** begin Data provided **

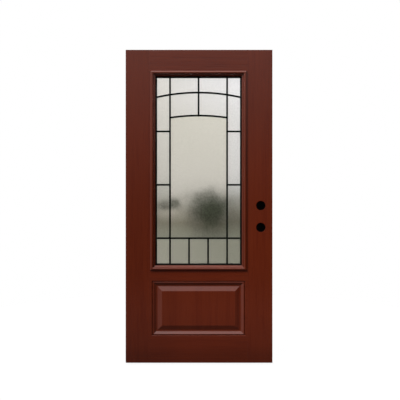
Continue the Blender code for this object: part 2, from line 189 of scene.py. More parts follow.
class StudioSettings(bpy.types.PropertyGroup):
    """The camera, the light and the floor."""

    distance: length("Camera distance", "From the camera to the slab's outside face", 3.4)
    view_span: length("View span", "Width that the picture covers at the slab's face", 2.5638)
    aim_right: length("Aim right", "How far right of the slab's middle the camera aims", 0.0061)
    aim_up: length("Aim up", "How far over the slab's middle the camera aims", 0.0404)
    sun: number("Sun", "Strength of the soft light from above", 3.15)
    sun_elevation: number("Sun elevation", "Height of the soft light in degrees", 48.0)
    sun_side: number("Sun side", "Turn of the soft light to the left in degrees", 50.0)
    sun_angle: number("Sun softness", "Spread of the soft light in degrees", 14.0)
    sky: number("Sky", "Strength of the light from straight above", 3.0)
    sky_rise: number("Sky rise", "How fast the light falls off towards the horizon", 1.3)
    side: number("Side", "Strength of the light from straight left", 0.65)
    horizon: number("Horizon", "Strength of the light from the sides and from below", 0.01)
    backlight: number("Backlight", "Strength of the white that shines through the glass", 1.36)
    floor_cover: share("Floor cover", "How much of the white behind it the floor covers", 0.06)
    floor_gap: length("Floor gap", "From the slab's bottom to the floor", 0.012)
    floor_radius: length("Floor radius", "Radius of the floor", 2.6)
    card_depth: length("Bore card depth", "How far the dark cards lie under the outside face", 0.004)


GROUPS = {
    "door_skin": SkinSettings,
    "door_lock": LockSettings,
    "door_lite": LiteSettings,
    "door_leaded": LeadedSettings,
    "door_finish": FinishSettings,
    "door_studio": StudioSettings,
}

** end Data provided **

**What the exercise asks:**
Write the listing out again, exactly as it reads.

**Exercise output:**
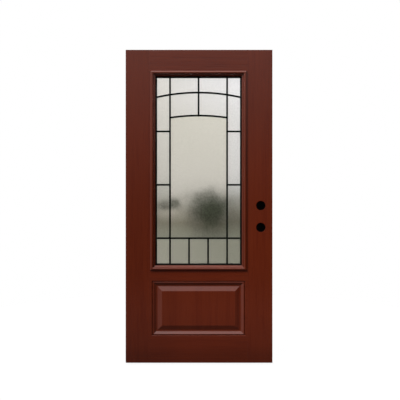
Continue the Blender code for this object: part 2, from line 189 of scene.py. More parts follow.
class StudioSettings(bpy.types.PropertyGroup):
    """The camera, the light and the floor."""

    distance: length("Camera distance", "From the camera to the slab's outside face", 3.4)
    view_span: length("View span", "Width that the picture covers at the slab's face", 2.5638)
    aim_right: length("Aim right", "How far right of the slab's middle the camera aims", 0.0061)
    aim_up: length("Aim up", "How far over the slab's middle the camera aims", 0.0404)
    sun: number("Sun", "Strength of the soft light from above", 3.15)
    sun_elevation: number("Sun elevation", "Height of the soft light in degrees", 48.0)
    sun_side: number("Sun side", "Turn of the soft light to the left in degrees", 50.0)
    sun_angle: number("Sun softness", "Spread of the soft light in degrees", 14.0)
    sky: number("Sky", "Strength of the light from straight above", 3.0)
    sky_rise: number("Sky rise", "How fast the light falls off towards the horizon", 1.3)
    side: number("Side", "Strength of the light from straight left", 0.65)
    horizon: number("Horizon", "Strength of the light from the sides and from below", 0.01)
    backlight: number("Backlight", "Strength of the white that shines through the glass", 1.36)
    floor_cover: share("Floor cover", "How much of the white behind it the floor covers", 0.06)
    floor_gap: length("Floor gap", "From the slab's bottom to the floor", 0.012)
    floor_radius: length("Floor radius", "Radius of the floor", 2.6)
    card_depth: length("Bore card depth", "How far the dark cards lie under the outside face", 0.004)


GROUPS = {
    "door_skin": SkinSettings,
    "door_lock": LockSettings,
    "door_lite": LiteSettings,
    "door_leaded": LeadedSettings,
    "door_finish": FinishSettings,
    "door_studio": StudioSettings,
}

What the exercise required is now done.